**Data block**
⁂
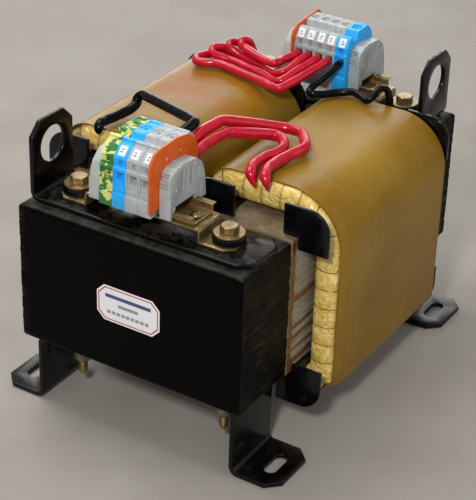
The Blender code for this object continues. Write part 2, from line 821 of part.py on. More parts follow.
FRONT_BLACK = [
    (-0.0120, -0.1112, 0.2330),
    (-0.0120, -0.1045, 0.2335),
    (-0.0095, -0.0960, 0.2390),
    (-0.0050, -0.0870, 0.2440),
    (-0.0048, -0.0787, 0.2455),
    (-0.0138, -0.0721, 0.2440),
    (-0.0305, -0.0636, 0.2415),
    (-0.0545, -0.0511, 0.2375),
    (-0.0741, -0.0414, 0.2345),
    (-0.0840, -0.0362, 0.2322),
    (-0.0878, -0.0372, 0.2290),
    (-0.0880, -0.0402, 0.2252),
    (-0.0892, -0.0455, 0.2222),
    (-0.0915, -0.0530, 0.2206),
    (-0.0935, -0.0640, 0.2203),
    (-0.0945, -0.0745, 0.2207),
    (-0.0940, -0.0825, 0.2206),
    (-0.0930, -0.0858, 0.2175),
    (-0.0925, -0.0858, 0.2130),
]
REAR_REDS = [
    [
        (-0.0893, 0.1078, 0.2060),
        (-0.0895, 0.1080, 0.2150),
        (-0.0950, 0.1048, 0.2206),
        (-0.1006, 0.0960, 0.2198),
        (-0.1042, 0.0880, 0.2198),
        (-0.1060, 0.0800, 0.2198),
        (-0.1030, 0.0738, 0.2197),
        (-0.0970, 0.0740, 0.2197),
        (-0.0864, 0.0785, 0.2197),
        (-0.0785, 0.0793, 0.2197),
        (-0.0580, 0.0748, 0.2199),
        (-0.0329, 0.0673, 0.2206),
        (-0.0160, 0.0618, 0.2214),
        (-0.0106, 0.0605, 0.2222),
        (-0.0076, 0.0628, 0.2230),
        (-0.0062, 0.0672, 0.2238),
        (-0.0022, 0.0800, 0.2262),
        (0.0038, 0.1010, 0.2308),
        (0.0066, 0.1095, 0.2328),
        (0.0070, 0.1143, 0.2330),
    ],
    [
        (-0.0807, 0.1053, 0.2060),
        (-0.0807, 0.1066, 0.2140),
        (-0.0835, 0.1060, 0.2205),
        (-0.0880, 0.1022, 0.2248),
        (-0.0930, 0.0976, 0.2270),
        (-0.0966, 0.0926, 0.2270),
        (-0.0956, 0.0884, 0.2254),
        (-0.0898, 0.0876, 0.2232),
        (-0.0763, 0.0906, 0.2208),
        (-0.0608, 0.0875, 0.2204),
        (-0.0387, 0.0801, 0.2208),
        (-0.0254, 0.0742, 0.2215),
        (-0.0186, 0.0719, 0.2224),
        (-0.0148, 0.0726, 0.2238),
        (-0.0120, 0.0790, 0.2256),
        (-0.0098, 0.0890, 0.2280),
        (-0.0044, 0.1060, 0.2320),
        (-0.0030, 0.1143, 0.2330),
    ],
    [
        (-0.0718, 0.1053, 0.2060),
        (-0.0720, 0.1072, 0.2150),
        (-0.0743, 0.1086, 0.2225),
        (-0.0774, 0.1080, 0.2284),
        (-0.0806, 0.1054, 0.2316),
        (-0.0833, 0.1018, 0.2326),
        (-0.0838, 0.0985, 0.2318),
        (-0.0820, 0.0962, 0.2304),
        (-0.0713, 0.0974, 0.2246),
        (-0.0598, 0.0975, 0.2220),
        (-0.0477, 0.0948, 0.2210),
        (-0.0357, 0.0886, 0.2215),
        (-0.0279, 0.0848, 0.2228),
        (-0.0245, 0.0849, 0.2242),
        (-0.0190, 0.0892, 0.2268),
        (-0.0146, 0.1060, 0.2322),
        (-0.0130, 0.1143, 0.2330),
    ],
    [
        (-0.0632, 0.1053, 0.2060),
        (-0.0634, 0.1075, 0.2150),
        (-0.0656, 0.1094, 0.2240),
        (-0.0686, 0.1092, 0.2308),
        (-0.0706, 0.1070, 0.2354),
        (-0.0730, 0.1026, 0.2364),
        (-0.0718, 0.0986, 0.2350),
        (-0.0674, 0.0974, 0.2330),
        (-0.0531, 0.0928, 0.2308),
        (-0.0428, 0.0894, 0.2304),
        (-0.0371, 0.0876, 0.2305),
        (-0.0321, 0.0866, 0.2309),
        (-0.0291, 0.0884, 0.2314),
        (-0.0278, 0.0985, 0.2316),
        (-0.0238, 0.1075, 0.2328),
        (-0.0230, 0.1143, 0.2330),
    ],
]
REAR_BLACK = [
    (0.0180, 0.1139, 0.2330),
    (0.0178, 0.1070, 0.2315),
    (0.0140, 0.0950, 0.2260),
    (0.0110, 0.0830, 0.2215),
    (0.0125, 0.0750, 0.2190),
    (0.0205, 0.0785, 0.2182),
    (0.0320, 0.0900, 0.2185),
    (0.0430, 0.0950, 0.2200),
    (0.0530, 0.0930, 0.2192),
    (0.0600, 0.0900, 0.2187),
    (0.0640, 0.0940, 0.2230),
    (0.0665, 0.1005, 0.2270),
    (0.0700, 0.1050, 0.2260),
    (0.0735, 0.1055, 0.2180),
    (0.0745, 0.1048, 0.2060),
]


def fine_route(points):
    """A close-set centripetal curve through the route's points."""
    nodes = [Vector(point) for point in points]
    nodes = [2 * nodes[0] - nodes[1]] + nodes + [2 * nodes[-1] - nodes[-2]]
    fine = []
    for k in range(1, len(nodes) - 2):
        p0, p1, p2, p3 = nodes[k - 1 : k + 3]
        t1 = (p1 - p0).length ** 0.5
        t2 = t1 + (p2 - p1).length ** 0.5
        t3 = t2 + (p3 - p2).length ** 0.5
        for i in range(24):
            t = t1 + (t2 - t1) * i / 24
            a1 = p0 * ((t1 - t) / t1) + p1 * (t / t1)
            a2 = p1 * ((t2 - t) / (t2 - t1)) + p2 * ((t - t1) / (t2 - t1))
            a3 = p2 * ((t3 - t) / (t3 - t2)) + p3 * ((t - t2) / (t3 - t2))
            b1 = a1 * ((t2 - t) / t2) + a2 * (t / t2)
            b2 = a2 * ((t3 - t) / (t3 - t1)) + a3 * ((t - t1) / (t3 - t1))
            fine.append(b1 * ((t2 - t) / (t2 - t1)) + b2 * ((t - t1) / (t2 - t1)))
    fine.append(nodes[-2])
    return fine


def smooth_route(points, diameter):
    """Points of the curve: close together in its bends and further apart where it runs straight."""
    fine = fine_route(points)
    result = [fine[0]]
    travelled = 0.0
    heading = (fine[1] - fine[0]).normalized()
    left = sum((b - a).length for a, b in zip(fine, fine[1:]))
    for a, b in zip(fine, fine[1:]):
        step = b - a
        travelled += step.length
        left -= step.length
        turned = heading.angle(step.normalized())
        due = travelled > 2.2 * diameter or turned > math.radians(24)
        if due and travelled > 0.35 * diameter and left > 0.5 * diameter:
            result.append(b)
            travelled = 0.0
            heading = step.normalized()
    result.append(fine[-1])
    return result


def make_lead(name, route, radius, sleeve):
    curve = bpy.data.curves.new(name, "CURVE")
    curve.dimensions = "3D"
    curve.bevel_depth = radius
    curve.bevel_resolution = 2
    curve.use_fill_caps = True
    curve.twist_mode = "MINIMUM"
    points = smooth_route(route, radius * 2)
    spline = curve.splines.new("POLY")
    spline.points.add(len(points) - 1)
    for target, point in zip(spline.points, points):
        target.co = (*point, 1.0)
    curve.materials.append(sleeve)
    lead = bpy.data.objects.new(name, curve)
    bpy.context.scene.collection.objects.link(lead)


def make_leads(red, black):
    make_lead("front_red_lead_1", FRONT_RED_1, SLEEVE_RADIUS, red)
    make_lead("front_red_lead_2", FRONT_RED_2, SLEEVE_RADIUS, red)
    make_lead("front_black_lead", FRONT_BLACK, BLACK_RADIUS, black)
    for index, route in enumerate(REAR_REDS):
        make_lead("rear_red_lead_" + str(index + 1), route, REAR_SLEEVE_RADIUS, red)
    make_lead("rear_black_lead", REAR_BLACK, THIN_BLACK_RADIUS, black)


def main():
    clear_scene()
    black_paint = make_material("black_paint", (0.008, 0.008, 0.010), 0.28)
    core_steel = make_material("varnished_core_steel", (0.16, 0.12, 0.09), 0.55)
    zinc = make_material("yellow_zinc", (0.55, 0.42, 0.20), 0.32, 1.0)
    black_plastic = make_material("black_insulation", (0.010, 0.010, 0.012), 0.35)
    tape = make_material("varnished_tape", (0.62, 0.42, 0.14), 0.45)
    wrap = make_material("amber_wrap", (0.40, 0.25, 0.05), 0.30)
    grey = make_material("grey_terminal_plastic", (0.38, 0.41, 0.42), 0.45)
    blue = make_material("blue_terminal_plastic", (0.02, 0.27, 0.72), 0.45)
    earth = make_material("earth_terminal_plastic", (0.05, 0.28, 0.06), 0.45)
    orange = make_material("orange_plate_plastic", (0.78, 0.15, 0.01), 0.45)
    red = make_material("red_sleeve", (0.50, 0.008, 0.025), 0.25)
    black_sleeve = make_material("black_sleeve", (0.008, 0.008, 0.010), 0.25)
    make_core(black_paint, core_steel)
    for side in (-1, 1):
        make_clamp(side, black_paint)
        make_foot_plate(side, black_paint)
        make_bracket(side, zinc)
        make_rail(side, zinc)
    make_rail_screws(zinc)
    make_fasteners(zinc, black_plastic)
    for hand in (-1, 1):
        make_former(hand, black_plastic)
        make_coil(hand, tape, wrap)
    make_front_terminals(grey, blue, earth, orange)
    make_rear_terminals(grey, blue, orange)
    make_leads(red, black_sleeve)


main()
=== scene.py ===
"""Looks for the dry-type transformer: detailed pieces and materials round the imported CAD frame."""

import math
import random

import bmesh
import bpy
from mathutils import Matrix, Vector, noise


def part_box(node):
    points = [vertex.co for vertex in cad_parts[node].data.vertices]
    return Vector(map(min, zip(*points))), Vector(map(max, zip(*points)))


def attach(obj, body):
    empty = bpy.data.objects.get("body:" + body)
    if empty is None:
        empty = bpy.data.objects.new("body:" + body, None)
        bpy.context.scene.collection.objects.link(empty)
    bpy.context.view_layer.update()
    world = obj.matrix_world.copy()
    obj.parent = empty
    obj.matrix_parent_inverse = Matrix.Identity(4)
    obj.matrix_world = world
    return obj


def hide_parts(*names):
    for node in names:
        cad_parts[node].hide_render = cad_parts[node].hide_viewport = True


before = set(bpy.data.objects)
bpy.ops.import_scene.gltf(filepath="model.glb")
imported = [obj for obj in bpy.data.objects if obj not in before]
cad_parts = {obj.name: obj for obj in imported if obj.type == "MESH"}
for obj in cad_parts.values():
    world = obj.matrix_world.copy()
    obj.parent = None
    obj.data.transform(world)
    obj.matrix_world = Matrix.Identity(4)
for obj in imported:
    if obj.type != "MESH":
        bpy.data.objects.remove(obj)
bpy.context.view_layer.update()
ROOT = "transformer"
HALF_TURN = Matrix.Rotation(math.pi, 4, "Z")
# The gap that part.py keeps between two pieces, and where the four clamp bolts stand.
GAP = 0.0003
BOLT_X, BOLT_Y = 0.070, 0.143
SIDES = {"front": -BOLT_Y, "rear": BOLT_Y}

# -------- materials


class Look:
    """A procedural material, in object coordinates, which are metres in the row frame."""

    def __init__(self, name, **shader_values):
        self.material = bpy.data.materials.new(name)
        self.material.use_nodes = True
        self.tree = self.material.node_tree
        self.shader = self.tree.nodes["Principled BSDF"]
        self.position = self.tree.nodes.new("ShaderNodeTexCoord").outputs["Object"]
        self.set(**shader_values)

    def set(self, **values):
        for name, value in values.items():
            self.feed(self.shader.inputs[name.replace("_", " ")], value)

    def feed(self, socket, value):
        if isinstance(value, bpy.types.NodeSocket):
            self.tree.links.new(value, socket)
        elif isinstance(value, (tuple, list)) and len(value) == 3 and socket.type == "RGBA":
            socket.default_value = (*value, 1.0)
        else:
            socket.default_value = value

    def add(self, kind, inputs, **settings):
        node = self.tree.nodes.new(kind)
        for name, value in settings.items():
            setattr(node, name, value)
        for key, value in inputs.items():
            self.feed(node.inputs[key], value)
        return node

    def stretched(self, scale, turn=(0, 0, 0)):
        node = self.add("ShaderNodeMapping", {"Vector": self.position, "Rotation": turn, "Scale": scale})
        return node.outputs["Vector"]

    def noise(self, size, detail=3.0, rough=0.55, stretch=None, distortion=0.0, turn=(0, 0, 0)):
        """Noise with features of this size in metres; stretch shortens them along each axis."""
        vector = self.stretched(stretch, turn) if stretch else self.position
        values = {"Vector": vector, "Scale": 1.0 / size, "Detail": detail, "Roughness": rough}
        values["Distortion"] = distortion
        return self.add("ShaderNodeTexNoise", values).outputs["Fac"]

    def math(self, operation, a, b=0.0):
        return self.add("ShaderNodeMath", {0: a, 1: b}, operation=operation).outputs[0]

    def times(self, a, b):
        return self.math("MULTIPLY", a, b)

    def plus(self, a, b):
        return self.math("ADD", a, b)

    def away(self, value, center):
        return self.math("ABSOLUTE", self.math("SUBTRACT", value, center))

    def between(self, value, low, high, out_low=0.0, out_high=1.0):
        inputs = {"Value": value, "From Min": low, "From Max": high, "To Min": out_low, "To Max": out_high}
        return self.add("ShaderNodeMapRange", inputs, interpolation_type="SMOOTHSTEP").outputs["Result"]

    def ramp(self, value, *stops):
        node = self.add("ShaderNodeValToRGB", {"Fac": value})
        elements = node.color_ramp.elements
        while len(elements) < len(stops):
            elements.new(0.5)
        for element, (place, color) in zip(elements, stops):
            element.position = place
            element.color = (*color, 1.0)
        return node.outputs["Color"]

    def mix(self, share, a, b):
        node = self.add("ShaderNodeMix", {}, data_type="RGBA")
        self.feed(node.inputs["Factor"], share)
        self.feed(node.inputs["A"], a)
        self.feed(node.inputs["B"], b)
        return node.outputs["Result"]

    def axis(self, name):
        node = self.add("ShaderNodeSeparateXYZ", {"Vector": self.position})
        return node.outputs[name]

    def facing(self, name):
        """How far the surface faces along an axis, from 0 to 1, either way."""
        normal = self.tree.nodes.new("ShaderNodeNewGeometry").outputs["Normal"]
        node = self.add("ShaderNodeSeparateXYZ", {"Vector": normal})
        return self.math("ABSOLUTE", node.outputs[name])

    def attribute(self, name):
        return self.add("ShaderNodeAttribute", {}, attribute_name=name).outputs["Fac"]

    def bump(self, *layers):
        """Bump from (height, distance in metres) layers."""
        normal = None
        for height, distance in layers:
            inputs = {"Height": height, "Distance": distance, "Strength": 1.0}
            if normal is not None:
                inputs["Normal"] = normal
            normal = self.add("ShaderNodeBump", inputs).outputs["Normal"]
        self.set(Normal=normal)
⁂
**Instruction**
Exactly those lines that run from the line with "make_core(black_paint, core_steel)" through the line with "obj.matrix_world = Matrix.Identity(4)" are to be reproduced; both end lines belong to the range.

**Reply to the exercise**
    make_core(black_paint, core_steel)
    for side in (-1, 1):
        make_clamp(side, black_paint)
        make_foot_plate(side, black_paint)
        make_bracket(side, zinc)
        make_rail(side, zinc)
    make_rail_screws(zinc)
    make_fasteners(zinc, black_plastic)
    for hand in (-1, 1):
        make_former(hand, black_plastic)
        make_coil(hand, tape, wrap)
    make_front_terminals(grey, blue, earth, orange)
    make_rear_terminals(grey, blue, orange)
    make_leads(red, black_sleeve)


main()
=== scene.py ===
"""Looks for the dry-type transformer: detailed pieces and materials round the imported CAD frame."""

import math
import random

import bmesh
import bpy
from mathutils import Matrix, Vector, noise


def part_box(node):
    points = [vertex.co for vertex in cad_parts[node].data.vertices]
    return Vector(map(min, zip(*points))), Vector(map(max, zip(*points)))


def attach(obj, body):
    empty = bpy.data.objects.get("body:" + body)
    if empty is None:
        empty = bpy.data.objects.new("body:" + body, None)
        bpy.context.scene.collection.objects.link(empty)
    bpy.context.view_layer.update()
    world = obj.matrix_world.copy()
    obj.parent = empty
    obj.matrix_parent_inverse = Matrix.Identity(4)
    obj.matrix_world = world
    return obj


def hide_parts(*names):
    for node in names:
        cad_parts[node].hide_render = cad_parts[node].hide_viewport = True


before = set(bpy.data.objects)
bpy.ops.import_scene.gltf(filepath="model.glb")
imported = [obj for obj in bpy.data.objects if obj not in before]
cad_parts = {obj.name: obj for obj in imported if obj.type == "MESH"}
for obj in cad_parts.values():
    world = obj.matrix_world.copy()
    obj.parent = None
    obj.data.transform(world)
    obj.matrix_world = Matrix.Identity(4)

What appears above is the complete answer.